Reducing Stress at the Vet

by Dr. Noelle Weeks, Veterinarian, Veterinary Resource Center of the Humane Society of Harrisburg Area

 

Doctor visits can be stressful for humans and animals alike.  If your pittie, or any dog for that matter, has stress at a vet visit, bad memories are created that affect future vet visit which cause further stress.  If your dog is too stressed, it affects how well a veterinarian can perform a thorough physical exam.  This means your veterinarian has less information to determine your dog’s health.  As a dog owner, there are things you can do to help reduce some of the stress associated with visits to the veterinary office.

An important way to help your dog feel less stress at the veterinary office is to make sure your dog is properly socialized.  This helps to reduce fear to new situations, new places, and new people.  To socialize your dog, you should start by gradually going to new places.  You should start going to places with minimal stimulation.  As you see your dog happily exploring these areas you can start to go to busier places with more movement, noise and people.

You need to be able to recognize when your dog seems stressed.  This poster at the end will show you the various signs of stress your dog can display.  If you take your dog to a new place and you see any of these signs, you should move your dog away from what seems to be causing the stress until you see signs your dog has relaxed; your dog may be telling you that you need to make smaller changes to get to that new place in order to keep your dog from stressing.  For example, if you put your dog in the car to take him to the park and he lays flat on the seat and keeps his head as close to the car sit for the entire ride to the park, your dog is letting you know that the car ride is stressful.  If your dog travels well in the car but when you get to the park, as you walk towards another person or dog and your dog stiffens and cowers, your dog is telling you he is anxious and you should veer away from the person or dog.  It is helpful to bring really tasty treats with you when you take your dog anywhere new.  If your dog is anxious or afraid, your dog probably won’t eat treats; you can use this as a gauge of your dog’s feelings.

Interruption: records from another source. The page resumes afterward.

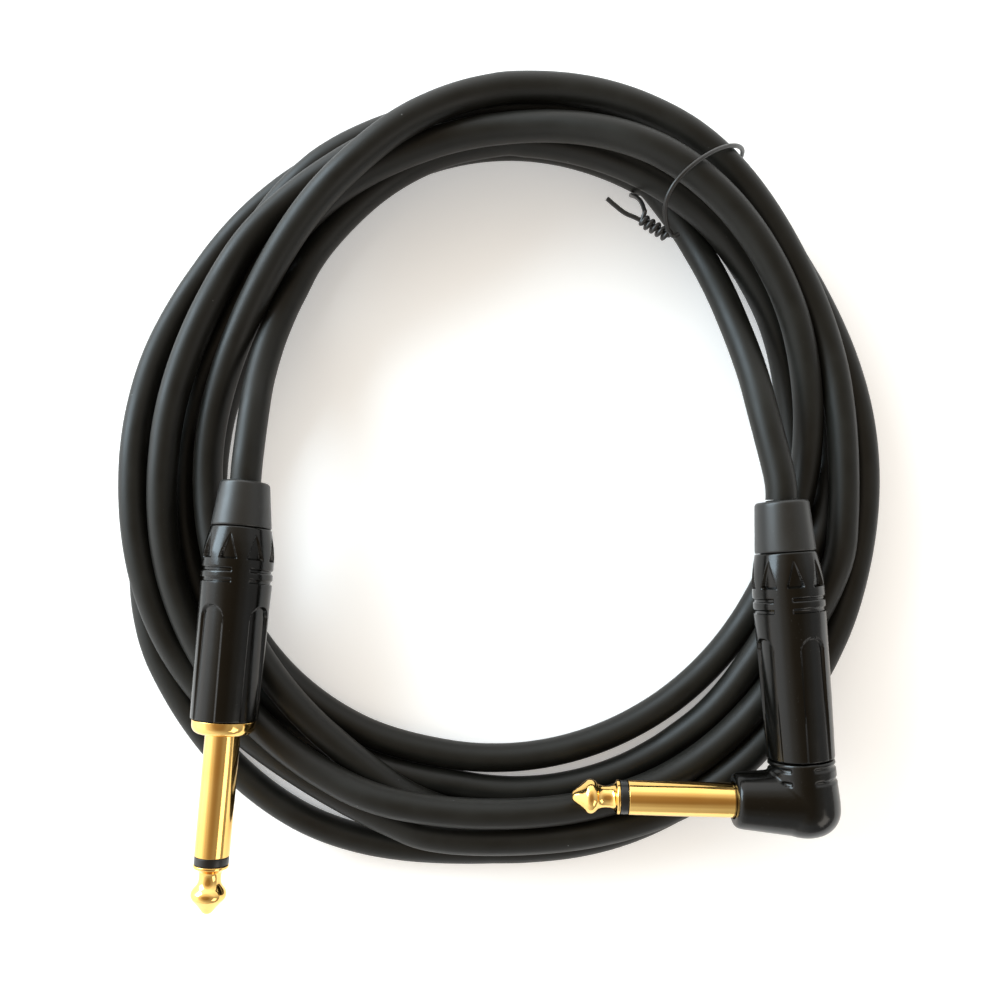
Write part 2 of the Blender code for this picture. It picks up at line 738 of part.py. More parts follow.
def tie_angle(across):
    return TIE_INNER_ANGLE + (TIE_OUTER_ANGLE - TIE_INNER_ANGLE) * across


def tie_point(across, up):
    return coil_point(tie_angle(across), across, up)


def tie_loop():
    """The loop's points, from the twist over the top, down outside, under the bundle and back."""
    inner, outer, height = coil_size((TIE_INNER_ANGLE + TIE_OUTER_ANGLE) / 2)
    width = outer - inner
    side, top = TIE_STANDOFF / width, TIE_STANDOFF / height
    low = (TIE_RADIUS + 0.35) / height
    fractions = [
        (0.02 - side * 0.7, 0.86),
        (0.3, 1.0 + top),
        (0.5, 1.0 + top * 1.1),
        (0.7, 1.0 + top),
        (0.96 + side, 0.84),
        (1.0 + side, 0.5),
        (1.0 + side, 0.2),
        (0.97, low),
        (0.5, low),
        (0.03, low),
        (-side, 0.2),
        (-side * 1.4, 0.45),
    ]
    return [tie_point(across, up) for across, up in fractions]


def add_tie():
    """Both ends of the wire wind round each other at the loop's inner corner."""
    loop = tie_loop()
    knot = (loop[0] + loop[-1]) / 2
    inward = (tie_point(0.0, 0.6) - tie_point(1.0, 0.6)).normalized()
    heading = (inward + Vector((0, 0, 0.45))).normalized()
    side = heading.cross(Vector((0, 0, 1))).normalized()
    rise = side.cross(heading)
    twist_start = knot + heading * 3.0
    strands = []
    for phase in (0.5, 1.5):
        strand = []
        for k in range(TIE_TWIST_TURNS * 8 + 1):
            turn = math.pi * phase + math.tau * k / 8
            along = TIE_TWIST_LENGTH * k / (TIE_TWIST_TURNS * 8)
            offset = rise * math.sin(turn) + side * math.cos(turn)
            strand.append(twist_start + heading * along + offset * TIE_TWIST_RADIUS)
        strands.append(strand)
    upper, lower = strands
    upper.append(upper[-1] + heading * 2.5 + rise * 2.0 + side * 2.0)
    lower.append(lower[-1] + heading * 1.5 - rise * 1.5 - side * 1.5)
    points = upper[::-1] + smooth_points(loop, step=4.0) + lower
    add_part("wire_tie", tube_curve("wire_tie", points, TIE_RADIUS), TIE_PLASTIC)


add_cable(add_straight_plug(), add_elbow_plug())
add_tie()
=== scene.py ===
"""Coiled instrument cable with a straight and a right-angle jack plug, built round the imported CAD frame.

Sizes are in millimetres unless a line says otherwise, and every piece is turned into metres as it is made.
"""

import json
import math

import bmesh
import bpy
import numpy as np
from mathutils import Matrix, Vector


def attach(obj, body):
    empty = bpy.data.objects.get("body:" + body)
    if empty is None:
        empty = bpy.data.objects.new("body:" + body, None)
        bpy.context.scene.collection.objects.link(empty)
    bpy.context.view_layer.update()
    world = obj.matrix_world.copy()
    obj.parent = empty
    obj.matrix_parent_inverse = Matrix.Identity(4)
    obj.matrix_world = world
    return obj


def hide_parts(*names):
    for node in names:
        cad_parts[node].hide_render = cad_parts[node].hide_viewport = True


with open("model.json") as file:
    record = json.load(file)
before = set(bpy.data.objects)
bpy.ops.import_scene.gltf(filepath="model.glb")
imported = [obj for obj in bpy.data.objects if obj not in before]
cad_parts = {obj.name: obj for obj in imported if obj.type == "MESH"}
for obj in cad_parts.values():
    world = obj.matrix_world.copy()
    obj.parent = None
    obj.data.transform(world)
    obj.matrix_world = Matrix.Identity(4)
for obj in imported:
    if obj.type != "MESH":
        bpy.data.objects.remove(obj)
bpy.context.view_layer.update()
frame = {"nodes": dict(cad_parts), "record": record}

MM = 0.001
JOINTS = {joint["name"]: joint for joint in frame["record"]["behaviour"]["joints"]}

# Cable, its coil and the routes of its two ends, the same as in the CAD model
CABLE_RADIUS = 2.75
COIL_MIDDLE = (-0.5, 4.2)
STRAIGHT_ROUTE = (
    (-45.7, 5.7, 17.0),
    (-45.8, 12.2, 15.5),
    (-45.4, 19.2, 13.3),
    (-43.6, 28.2, 11.3),
    (-40.3, 36.8, 10.5),
    (-35.7, 45.6, 10.0),
    (-24.8, 56.3, 10.0),
)
ELBOW_ROUTE = (
    (48.4, 4.2, 18.9),
    (47.4, 11.2, 17.4),
    (46.2, 19.4, 15.0),
    (44.2, 28.7, 12.0),
    (41.2, 38.2, 10.0),
    (36.8, 47.9, 8.5),
    (28.9, 54.4, 8.0),
    (19.7, 59.6, 8.0),
)
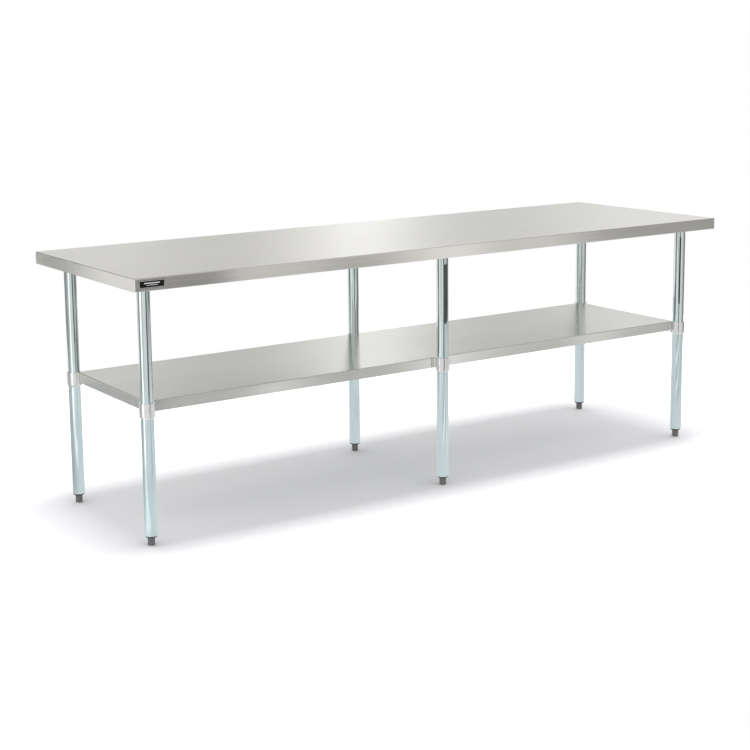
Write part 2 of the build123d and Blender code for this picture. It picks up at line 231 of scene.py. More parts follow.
def bright_tube():
    """Drawn tube with a bright bluish zinc finish: fine lines along it and faint clouding."""
    mat, tree = new_material("bright_zinc_tube")
    space = object_space(tree)
    drawn = noise(tree, scaled(tree, space, (700.0, 700.0, 3.0)), 1.0, 3.0, 0.6)
    cloud = noise(tree, scaled(tree, space, (6.0, 6.0, 2.0)), 2.0, 4.0, 0.55, 0.5)
    colour = ramp(tree, cloud, [
        (0.3, (0.63, 0.72, 0.715, 1.0)), (0.55, (0.70, 0.795, 0.785, 1.0)),
        (0.75, (0.77, 0.85, 0.84, 1.0)),
    ])
    lines = mapped(tree, drawn, 0.0, 0.3, 0.5, 0.75)
    lined = mixed(tree, lines, colour, (0.60, 0.69, 0.685, 1.0))
    rough = maths(
        tree, "ADD", mapped(tree, drawn, 0.05, 0.09, 0.3, 0.7),
        mapped(tree, cloud, 0.0, 0.03, 0.4, 0.75),
    )
    relief = bump(tree, drawn, 0.03, 0.0001)
    principled(tree, Base_Color=lined, Metallic=1.0, Roughness=rough, Normal=relief)
    return mat


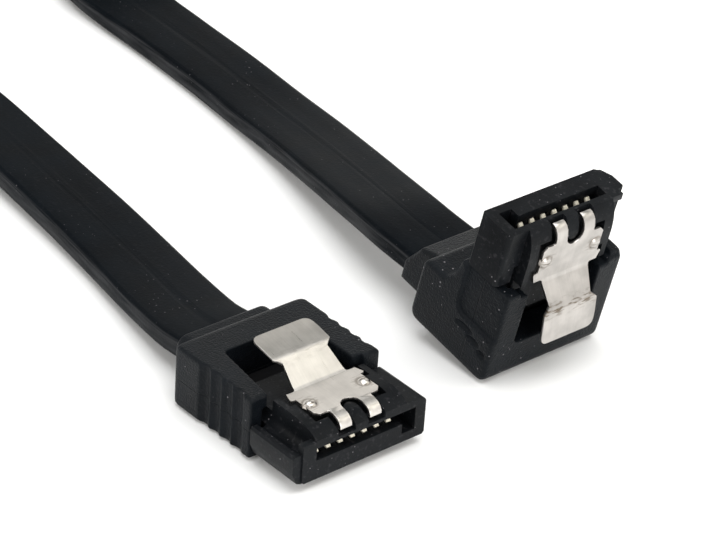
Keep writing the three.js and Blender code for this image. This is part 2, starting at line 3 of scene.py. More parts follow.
import bmesh
import bpy
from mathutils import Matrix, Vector


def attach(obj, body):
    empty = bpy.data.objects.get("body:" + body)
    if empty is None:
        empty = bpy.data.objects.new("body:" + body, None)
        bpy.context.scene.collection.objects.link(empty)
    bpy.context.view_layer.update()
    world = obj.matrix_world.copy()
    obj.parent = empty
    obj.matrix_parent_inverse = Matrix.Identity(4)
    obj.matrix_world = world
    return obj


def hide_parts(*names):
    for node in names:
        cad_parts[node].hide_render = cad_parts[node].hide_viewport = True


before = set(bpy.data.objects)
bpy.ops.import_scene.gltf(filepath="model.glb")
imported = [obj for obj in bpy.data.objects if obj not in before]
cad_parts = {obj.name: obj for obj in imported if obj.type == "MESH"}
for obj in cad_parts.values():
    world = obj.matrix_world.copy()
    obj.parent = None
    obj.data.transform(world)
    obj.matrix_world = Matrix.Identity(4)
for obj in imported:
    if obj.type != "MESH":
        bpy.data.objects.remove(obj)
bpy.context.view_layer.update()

# Camera: a long lens looks down on the two plugs from in front of them and to their right,
# with the cable running away to the upper left and its tied coil out of the frame.
LENS = 154.38
FILM_WIDTH = 36.0
NEAR_CLIP = 0.01
CAMERA_PLACE = (0.161825, -0.138547, 0.142075)
CAMERA_TILT, CAMERA_ROLL, CAMERA_TURN = 58.791, -3.510, 49.910

bpy.ops.object.select_all(action="DESELECT")
bpy.ops.object.camera_add(
    location=CAMERA_PLACE,
    rotation=[math.radians(angle) for angle in (CAMERA_TILT, CAMERA_ROLL, CAMERA_TURN)],
)
camera = bpy.context.object
camera.name = "camera"
camera.data.lens = LENS
camera.data.sensor_fit = "HORIZONTAL"
camera.data.sensor_width = FILM_WIDTH
camera.data.clip_start = NEAR_CLIP
bpy.context.scene.camera = camera

# Flat cable: two rows of wires in one extruded soft PVC jacket, 8 mm wide and 2 mm thick.
# It leaves each plug through the collar, lies on the table, and turns up on edge
# where the spare length is wound twice round and tied.
MM = 0.001
CABLE_WIDTH = 8.0 * MM
CABLE_THICKNESS = 2.0 * MM
CABLE_EDGE = 0.5 * MM
CABLE_EDGE_STEPS = 4
CABLE_GROOVE_WIDTH = 0.6 * MM
CABLE_GROOVE_DEPTH = 0.02 * MM
CABLE_MAP_HEIGHT = 2 * CABLE_WIDTH
CABLE_STEP = 1.2 * MM
CABLE_SHARP_ANGLE = 35
COIL_CENTRE = (-126 * MM, 20 * MM)
COIL_RADIUS = 38 * MM
COIL_LOW = 4.75 * MM
COIL_RISE = 8.1 * MM
COIL_JOIN = 60
COIL_POINT_ANGLE = 12
ON_EDGE = 90

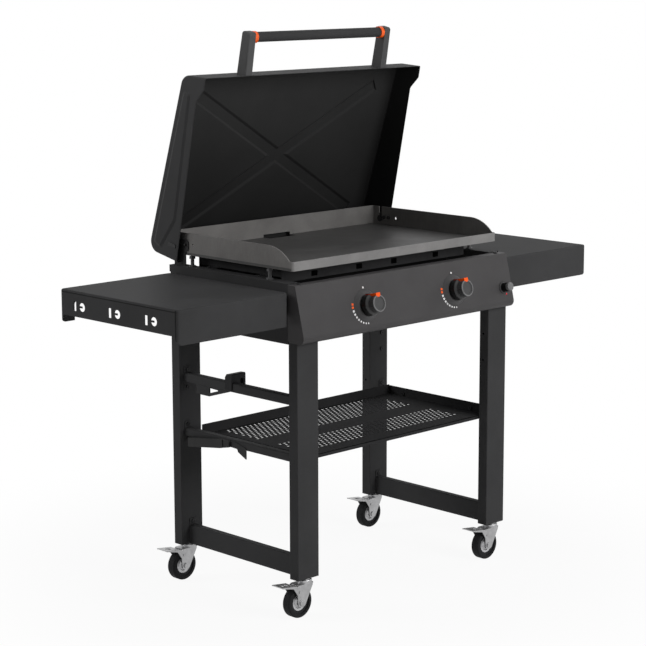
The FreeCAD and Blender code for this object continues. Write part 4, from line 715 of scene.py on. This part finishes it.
def white_world():
    world = bpy.data.worlds.new("studio")
    bpy.context.scene.world = world
    world.use_nodes = True
    g = Graph(world.node_tree)
    soft, full = [g.add("Background", {0: WHITE, 1: level}) for level in (WORLD_LIGHT, 1.0)]
    g.end("World", g.blend(g.seen(), soft, full))


def white_floor():
    bm = bmesh.new()
    bmesh.ops.create_grid(bm, x_segments=2, y_segments=2, size=FLOOR_HALF)
    floor = mesh_object("floor", bm, stage_material())
    floor.location = (0.0, 0.0, FLOOR_Z)


def area(name, place, aim_z, size, power):
    """A square lamp that points at a height over the middle of the part."""
    light = bpy.data.lights.new(name, "AREA")
    light.shape = "SQUARE"
    light.size = size
    light.energy = power
    obj = add_object(name, light)
    obj.location = place
    obj.rotation_mode = "QUATERNION"
    obj.rotation_quaternion = (Vector((0.0, 0.0, aim_z)) - Vector(place)).to_track_quat("-Z", "Y")


white_floor()
white_world()
area("top_softbox", (0.0, 0.0, 3.6), aim_z=0.8, size=2.6, power=14.0)
area("front_softbox", (0.9, -4.2, 2.3), aim_z=0.7, size=2.4, power=126.0)
area("rear_left_softbox", (-3.4, 2.6, 2.8), aim_z=0.8, size=2.2, power=74.0)
area("right_fill", (4.2, -0.4, 1.9), aim_z=0.7, size=2.0, power=34.0)

# Camera
camera_data = bpy.data.cameras.new("camera")
camera = add_object("camera", camera_data)
back = Vector((math.sin(AZIMUTH) * math.cos(ELEVATION),
               -math.cos(AZIMUTH) * math.cos(ELEVATION),
               math.sin(ELEVATION)))
aside = Vector((math.cos(AZIMUTH), math.sin(AZIMUTH), 0.0))
turn = Matrix((aside, back.cross(aside), back)).transposed().to_4x4()
camera.matrix_world = Matrix.Translation(AIM + back * DISTANCE) @ turn @ Matrix.Rotation(ROLL, 4, "Z")
camera_data.sensor_width = SENSOR_MM
camera_data.lens = FOCAL_PX / PHOTO_PX * SENSOR_MM
camera_data.shift_x = SHIFT_X_PX / PHOTO_PX
camera_data.shift_y = SHIFT_Y_PX / PHOTO_PX
camera_data.clip_start = 0.05
camera_data.clip_end = 60.0
bpy.context.scene.camera = camera
bpy.context.scene.view_settings.view_transform = "Standard"
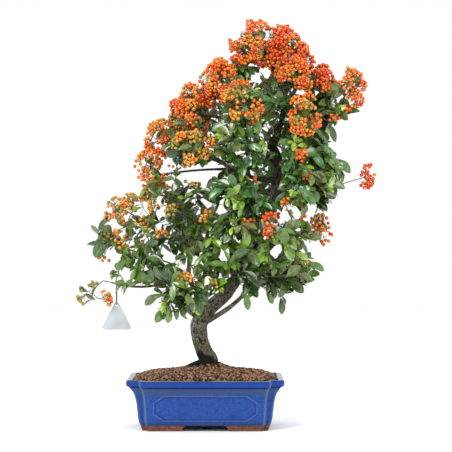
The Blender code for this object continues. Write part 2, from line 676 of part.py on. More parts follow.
def grow_leaves(name, twigs, first, trees, obstacles, rng):
    """Leaves a golden angle apart along each twig, each turned to where its mass is still open."""
    centre, radii, _, per_twig, berries = MASSES[name][2:]
    centre = Vector(centre)
    longest = min(LEAF_LENGTH, LONGEST_LEAF * min(radii))
    middles = [twigs[first - 1][1]]
    pieces = []
    for j in range(per_twig):
        for number, (start, end, *_) in enumerate(twigs):
            if number < first:
                continue
            along, across, other = shoot_frame(start, end)
            back = FIRST_LEAF + j * LEAF_SPACING + berries * BERRY_LENGTH
            site = end - along * min(back, LAST_LEAF * (end - start).length)
            turn = rng.random() * math.tau
            best, best_room = None, 0.0
            for i in range(LEAF_TRIES):
                angle = turn + i * GOLDEN_ANGLE
                spread = math.radians(rng.uniform(*LEAF_SPREAD))
                aside = across * math.cos(angle) + other * math.sin(angle)
                direction = along * math.cos(spread) + aside * math.sin(spread)
                length = longest * rng.uniform(*LEAF_SIZES)
                normal = Vector((site.x, site.y, 0)).normalized() * LEAF_OUTWARD
                tilt = (rng.gauss(0, LEAF_TILT), rng.gauss(0, LEAF_TILT), rng.gauss(0, LEAF_TILT / 2))
                normal += Vector(tilt) + Vector((0, 0, LEAF_UPWARD))
                points = leaf_points(site - direction * LEAF_ROOT, direction, normal, length)
                left, tip, right = points[1:]
                middle = (tip + left + right) / 3
                room = min((middle - other_middle).length for other_middle in middles)
                if room <= best_room or not owned_all(points[1:], name, TWIG_LOOSENESS):
                    continue
                thick = (left - right).length / LEAF_BODY + CLEARANCE
                if not clear_of(site + direction * LEAF_NECK, tip, thick, obstacles):
                    continue
                piece = leaf_mesh(points)
                if not crosses(piece, trees[:number] + trees[number + 1:]):
                    best, best_room, best_middle = piece, room, middle
            if best:
                middles.append(best_middle)
                pieces.append(best)
                trees.append(BVHTree.FromBMesh(best))
    return pieces


def grow_mass(name, routes, stems):
    """Every solid of one mass, as bmesh pieces that overlap where they join."""
    rng = random.Random(f"{SEED}-{name}")
    obstacles = [c for route in routes.values() for c in capsules(route)]
    obstacles += tag_space(routes["bough_left_drop"])
    obstacles += [run for other, stem in stems.items() if other != name for run in stem]
    first = len(stems[name])
    twigs = grow_twigs(name, stems[name], obstacles, rng)
    wood = [twig_mesh(*twig) for twig in twigs]
    trees = [BVHTree.FromBMesh(piece) for piece in wood]
    berries = grow_berries(name, twigs, first, trees, obstacles, rng)
    leaves = grow_leaves(name, twigs, first, trees, obstacles, rng)
    return wood + berries + leaves, len(wood), len(leaves), len(berries)


def fuse(name, pieces, parts, material):
    """Joins a mass's pieces into one body with one union."""
    working = make_collection("pieces_" + name)
    body = object_from(pieces[0], "foliage_" + name, parts, material)
    for i, piece in enumerate(pieces[1:]):
        object_from(piece, f"{name}_piece_{i}", working)
    modifier = body.modifiers.new("fuse", "BOOLEAN")
    modifier.operation = "UNION"
    modifier.operand_type = "COLLECTION"
    modifier.collection = working
    modifier.solver = "MANIFOLD"
    apply_modifiers(body)
    for obj in list(working.objects):
        bpy.data.objects.remove(obj)
    bpy.data.collections.remove(working)
    keep_largest_body(body)
    return body


def main():
    clear_scene()
    parts = make_collection("firethorn_bonsai")
    cutters = make_collection("cutters")
    glaze = make_material("blue_glaze", (0.03, 0.09, 0.42), 0.22)
    grit = make_material("baked_clay_soil", (0.22, 0.12, 0.06), 0.95)
    bark = make_material("bark", (0.13, 0.10, 0.07), 0.9)
    leaf = make_material("leaf_green", (0.05, 0.16, 0.03), 0.45)
    fruit = make_material("berry_orange", (0.80, 0.16, 0.02), 0.35)
    plastic = make_material("tag_card", (0.62, 0.66, 0.68), 0.5)
    cord = make_material("tag_thread", (0.03, 0.03, 0.03), 0.7)
    make_pot(parts, cutters, glaze)
    make_soil(parts, grit)
    routes = limb_routes()
    make_limbs(routes, parts, cutters, bark)
    make_tag(routes["bough_left_drop"], parts, plastic, cord)
    stems = {name: stem_of(name, routes) for name in MASSES}
    for name, mass in MASSES.items():
        pieces, twigs, leaves, berries = grow_mass(name, routes, stems)
        body = fuse(name, pieces, parts, fruit if mass[6] > mass[5] else leaf)
        body.data.calc_loop_triangles()
        print(f"{name}: {twigs} twigs, {leaves} leaves, {berries} berries, "
              f"{len(body.data.loop_triangles)} triangles")


main()
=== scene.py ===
import math
import random

import bmesh
import bpy
import numpy as np
from mathutils import Matrix, Vector, noise
from mathutils.kdtree import KDTree


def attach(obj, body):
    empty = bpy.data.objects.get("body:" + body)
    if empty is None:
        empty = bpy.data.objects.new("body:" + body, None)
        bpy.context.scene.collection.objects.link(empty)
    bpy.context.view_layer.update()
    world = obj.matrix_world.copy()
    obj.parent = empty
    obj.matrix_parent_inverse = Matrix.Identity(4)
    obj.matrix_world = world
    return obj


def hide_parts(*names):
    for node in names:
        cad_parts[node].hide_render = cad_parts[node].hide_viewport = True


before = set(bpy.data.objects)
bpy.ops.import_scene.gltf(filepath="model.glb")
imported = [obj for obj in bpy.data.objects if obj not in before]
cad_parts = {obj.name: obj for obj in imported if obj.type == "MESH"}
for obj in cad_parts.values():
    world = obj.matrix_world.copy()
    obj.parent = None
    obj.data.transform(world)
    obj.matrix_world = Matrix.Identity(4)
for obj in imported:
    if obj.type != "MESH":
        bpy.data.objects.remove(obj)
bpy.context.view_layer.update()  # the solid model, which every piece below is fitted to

print("solid model loaded:", len(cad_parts), "nodes")

mm = 0.001  # sizes below are in millimetres unless a note says otherwise
goldenAngle = math.pi * (3 - math.sqrt(5))
upward = Vector((0, 0, 1))


def deselectAll():
    if bpy.context.object and bpy.context.object.mode != "OBJECT":
        bpy.ops.object.mode_set(mode="OBJECT")
    bpy.ops.object.select_all(action="DESELECT")


def activate(obj):
    deselectAll()
    obj.select_set(True)
    bpy.context.view_layer.objects.active = obj


def applyModifiers(obj):
    activate(obj)
    for modifier in list(obj.modifiers):
        bpy.ops.object.modifier_apply(modifier=modifier.name)


def finishPiece(piece, nodes=()):
    # every piece rides on the one body and stands for the solids it covers
    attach(piece, "root")
    if nodes:
        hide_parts(*nodes)
    print("made", piece.name, len(piece.data.polygons), "faces")


# materials: every finish is a tree of nodes that reads the piece's own points

def newMaterial(name, color, roughness, specular=0.5):
    mat = bpy.data.materials.new(name)
    mat.use_nodes = True
    sockets = mat.node_tree.nodes["Principled BSDF"].inputs
    sockets["Base Color"].default_value = (*color, 1)
    sockets["Roughness"].default_value = roughness
    sockets["Specular IOR Level"].default_value = specular
    return mat


def feed(mat, socket, value):
    mat.node_tree.links.new(value, mat.node_tree.nodes["Principled BSDF"].inputs[socket])


def addNode(mat, kind, sockets, output, **settings):
    # each socket is given a number, a colour, or the output that feeds it
    node = mat.node_tree.nodes.new("ShaderNode" + kind)
    for key, value in settings.items():
        setattr(node, key, value)
    for key, value in sockets.items():
        socket = node.inputs[key]
        if isinstance(value, bpy.types.NodeSocket):
            mat.node_tree.links.new(value, socket)
        else:
            socket.default_value = (*value, 1) if socket.type == "RGBA" else value
    return node.outputs[output]


def objectPoints(mat, scale=(1, 1, 1)):
    coords = addNode(mat, "TexCoord", {}, "Object")
    return addNode(mat, "Mapping", {"Vector": coords, "Scale": scale}, "Vector")


def storedValue(mat, name):
    return addNode(mat, "Attribute", {}, "Fac", attribute_name=name)


def addNoise(mat, points, scale, detail, roughness=0.55):
    sockets = {"Vector": points, "Scale": scale, "Detail": detail, "Roughness": roughness}
    return addNode(mat, "TexNoise", sockets, "Fac")


def addRamp(mat, value, low, high):
    # 0 below low, 1 above high, smooth between
    sockets = {"Value": value, "From Min": low, "From Max": high}
    return addNode(mat, "MapRange", sockets, "Result", interpolation_type="SMOOTHSTEP")


def addMath(mat, operation, first, second):
    return addNode(mat, "Math", {0: first, 1: second}, "Value", operation=operation)


def mixColors(mat, share, first, second):
    return addNode(mat, "Mix", {"Factor": share, "A": first, "B": second}, "Result", data_type="RGBA")


def addBump(mat, height, strength, distance):
    sockets = {"Height": height, "Strength": strength, "Distance": distance * mm}
    feed(mat, "Normal", addNode(mat, "Bump", sockets, "Normal"))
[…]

Another way to help your dog feel less stress at the veterinary office is to make your dog feel comfortable with having its entire body touched and handled.  As pet owners, we commonly pet our dogs lovingly.  But seldom do we hold our dogs head still with a hand over the eyes and a hand under the chin.  This is something that happens during a vet visit.  You also want to have your dog comfortable with having its mouth examined by having the lips pulled up and out.  You should practice holding your dog’s tail and lifting it up.  You should also make sure your dog is comfortable with being touched on the belly and between the front and back legs.  This is another time when tasty treats can help you desensitize your dog to various touching.  You can lift a lip and then immediately give your dog a treat; lift your dog’s foot and touch the nails and give your dog a treat.  You can also teach your dog to lay down and then lay on its side so that if the veterinarian needs to examine your dog’s skin on the belly, your dog feels less stress being laid down on its side.

When you take your dog to the veterinary clinic, make sure to have a well-fitting collar or harness on your dog with a leash attached.  A retractable leash is never a good idea to use when going to the vet’s office.  Retractable leashes allow dogs too much freedom of movement which could result in your dog rushing up to another dog, cat or person who doesn’t want to interact with your dog.  Retractable leashes can also get wrapped around your dog’s body or legs causing injury.

You should always bring along your dog’s favorite tasty treat when going to the vet’s office.  This treat should be extra-special.  If your dog typically loves the Milk-Bones they get daily, bring something that is tastier.  Good examples of special treats to bring to the vet visit are string cheese, cut up chicken, steak or hotdogs.

If you have problems reducing your dog’s stress, you can discuss ways to help your dog with your veterinarian.  If you have any concerns that your dog may have stress during the vet visit, you should speak up before the exam so that the entire veterinary staff is aware that your dog needs to be handled with extra care.